The Lessons of Enron

Enron claimed to be a business unlike any the nation had ever seen

Enron claimed to be a business unlike any the nation had ever seen—the ultimate exemplar of a world where (in then-chairman Kenneth Lay's words) "the rules have changed" and "what you own is not as important as what you know." Almost every analyst on Wall Street seemed to agree.

In the wake of Enron's spectacular fall and the scandal that followed, we know that Enron wasn't as different from other American businesses as we'd been led to believe. Indeed, Enron's trajectory fits a very old pattern. All too often, the success of America's most brilliant entrepreneurs has been followed by an equally dramatic collapse. Why is this so? To answer this question, and to see what we can learn from the Enron mess, consider a few of these predecessors.

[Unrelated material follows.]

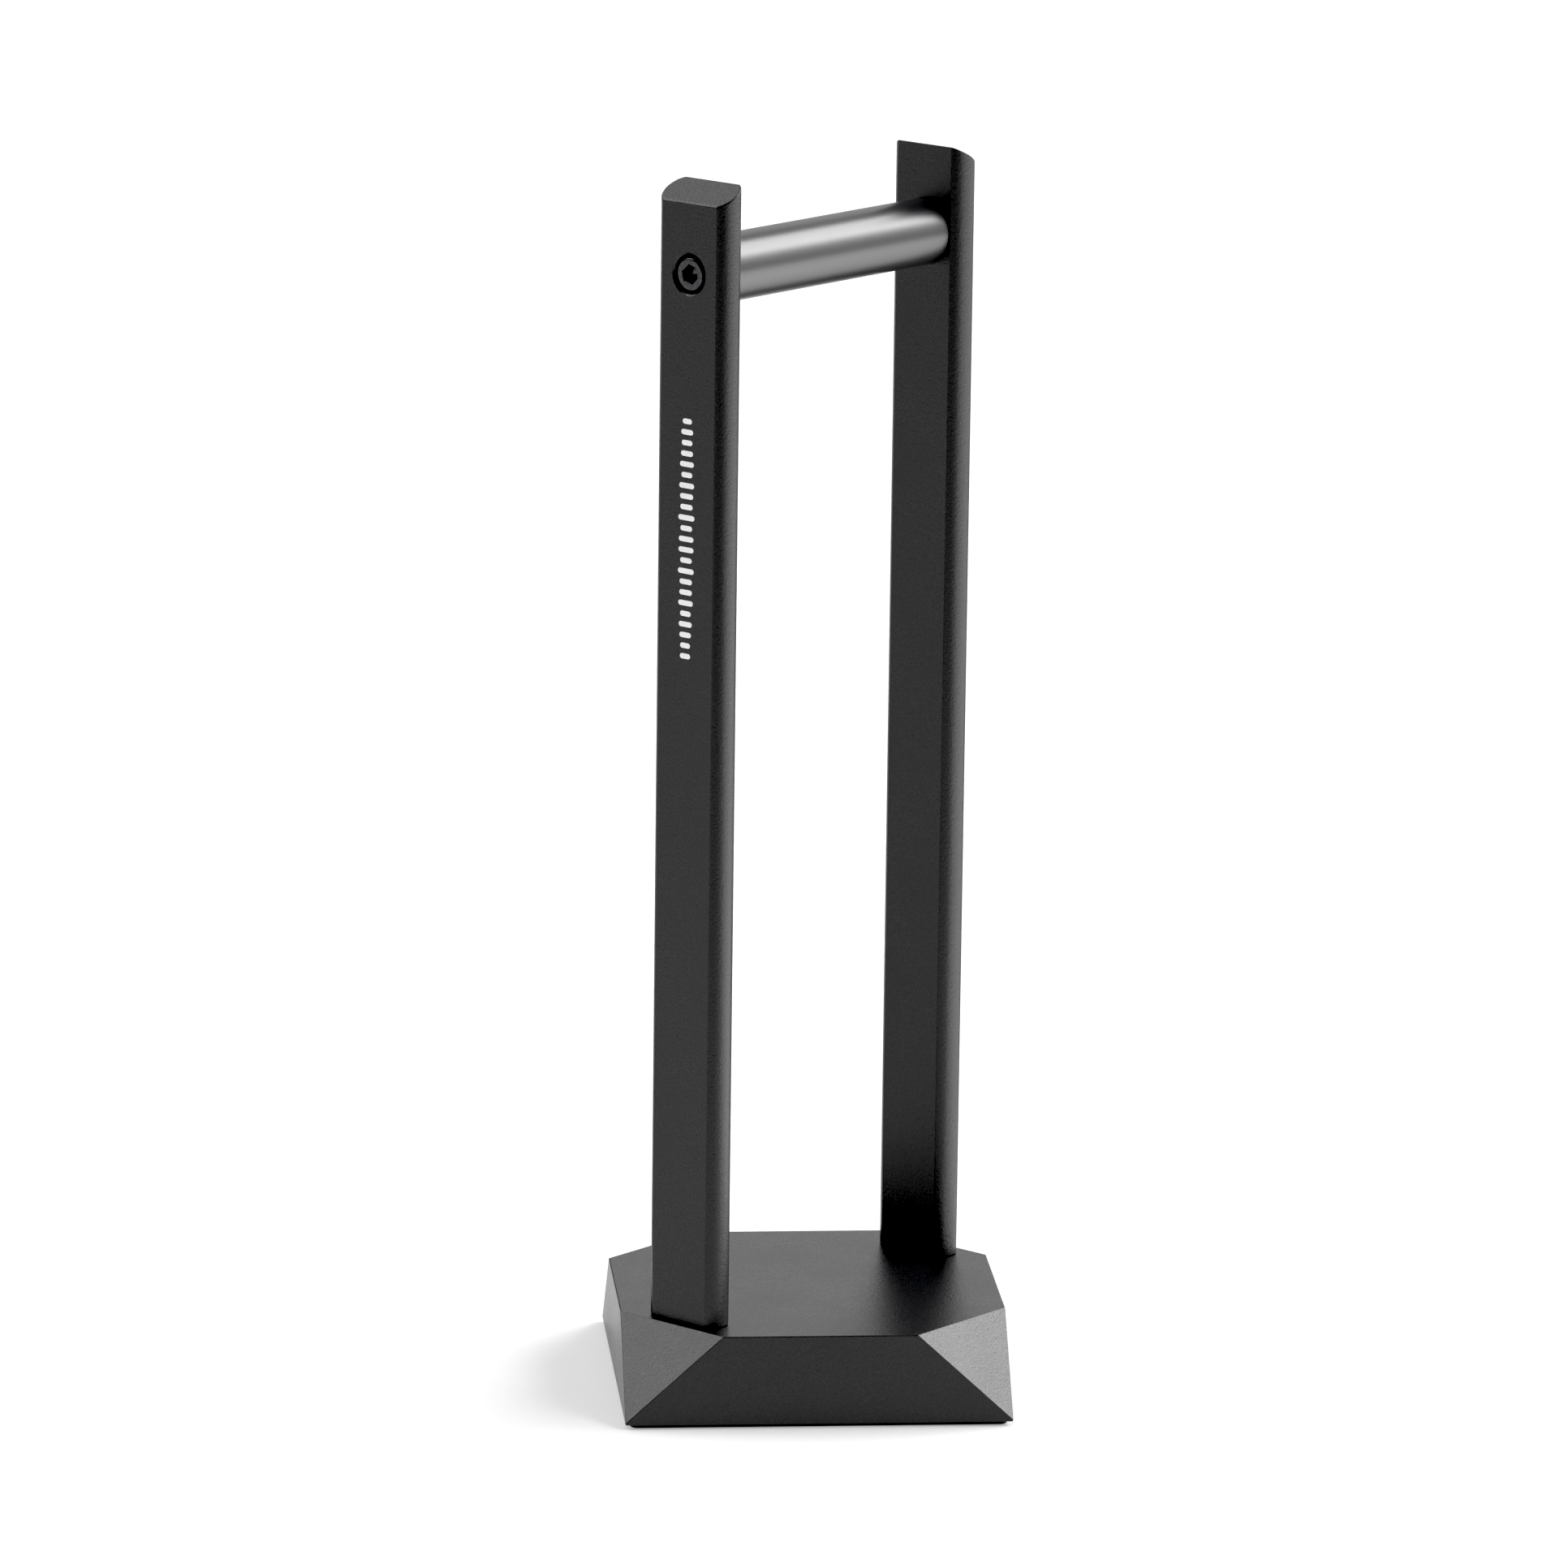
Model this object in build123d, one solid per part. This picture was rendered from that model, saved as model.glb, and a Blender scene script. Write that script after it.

One of the most remarkable was Jay Cooke. Although largely forgotten now, Cooke achieved great fame in the nineteenth century as a financial innovator who, like the architects of Enron, was the first to recognize the potential of a new market. Cooke began his career selling U.S. war bonds to ordinary citizens during the Civil War. After the war, he realized he could use the same door-to-door strategy to raise money for railroads and other private companies. Whereas businesses had always raised money solely from banks and rich investors, Cooke showed that corporate bonds, like other products, could be sold to large numbers of ordinary Americans.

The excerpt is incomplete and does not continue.